In our empirical investigation, only the first reflects redistribution.
Second, we find that EU transfers also decrease voter turnout. The effect is very large, at 9 percentage points.
Finally, we find that EU funds have the same effect, irrespective of the specific channels – investment- or consumption-oriented – through which they are injected into local communities.
Authors’ note: The views expressed in this column are those of the authors and do not necessarily reflect those of the Bank of Italy or the University of Padua. A version of this column recently appeared (in Italian) on www.lavoce.info (https://www.lavoce.info/archives/61836/cosi-i-fondi-europei-frenano-il-voto-anti-sistema/).
Albanese, G, G Barone and G de Blasio G (2019), “Populist Voting and Losers’ Discontent: Does Redistribution Matter?”, Marco Fanno Working Papers – 239.
Colantone, I and P Stanig (2019), “The Surge of Economic Nationalism in Western Europe”, Journal of Economic Perspectives 33(4): 128-151.
Guiso, L, H Herrera, M Morelli and T Sonno (2017), “Demand and Supply of Populism”, CEPR Discussion Paper no. 11871.

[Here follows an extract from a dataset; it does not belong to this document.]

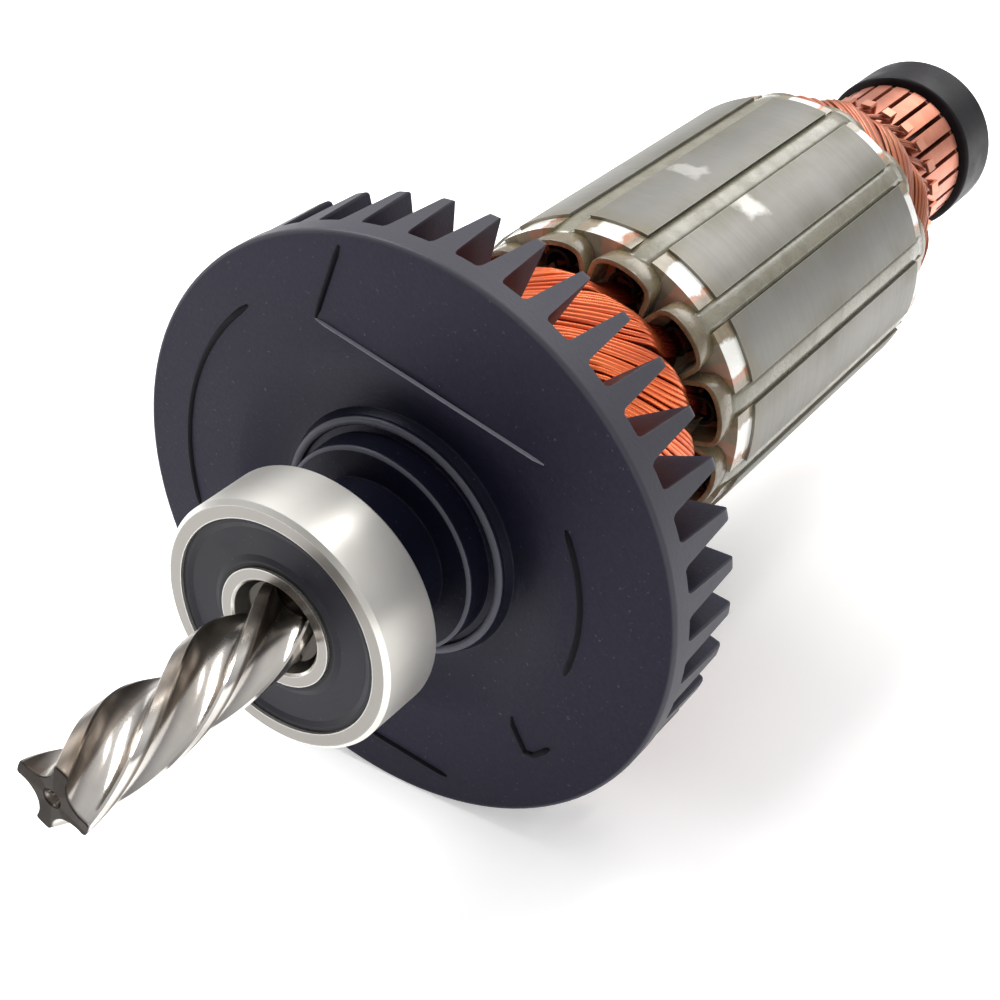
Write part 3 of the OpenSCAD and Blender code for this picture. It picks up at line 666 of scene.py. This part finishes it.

Guriev, S (2018), “Economic Drivers of Populism”, AEA Papers and Proceedings 108: 200-203.
IGM Forum (2019), “Inequality, Populism, and Redistribution”, 20 September.
Inglehart R F and P Norris (2019), Cultural Backslash: Trump, Brexit and the Rise of Authoritarian Populism, Cambridge University Press.
Rodríguez-Pose, A (2018), “The revenge of the places that don’t matter (and what to do about it)”, Cambridge Journal of Regions, Economy and Society 11(1): 189-209.